Sure enough, as I exited the theater I was handed a flyer for a
resistance rally at City Hall. The postcard, handed to me with the
simple and gentle request, "Please come," reads, "Rally & Laugh,
Drum & Dance; For life, for love, for art, for fun; Taiko/Ballet/Samba/Mariachi/Hip-Hop/Modern/Contact
& Clowns/Jugglers on Stilts, Salsa in Speakers, Players and Singers;
'if we can't dance we'll make a revolution'; On Wednesday, October
4 @ 10 a.m. we will propose to the City Finance Committee specific
solutions for the arts & non-profit crisis in San Francisco." This
is precisely the energy and the scene the film depicts: dancers
uniting and reacting to environmental realities (physical and political)
and pressing issues with equal urgency and immediacy in their bodies.
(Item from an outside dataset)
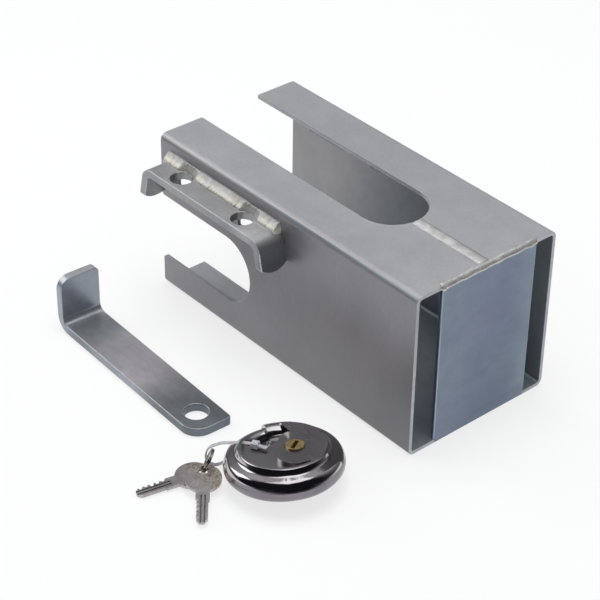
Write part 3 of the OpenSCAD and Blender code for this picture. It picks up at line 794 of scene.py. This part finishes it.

The gender stories have been told, AIDS testimonies given, sexuality
stories tested, autobiographies politicized, and relationships dissected.
San Francisco needs a new stomping ground. While leaving others
to refine these (worthy) subjects in their dances, the politically
relevant SF artists are reacting from the gut and are creating work
in response to what needs to be reacted to right now. This is the
heart and soul of San Francisco and this, I am reminded, is why
I came here.
"Artists in Exile" concluded
its current San Francisco run last night at the Roxie.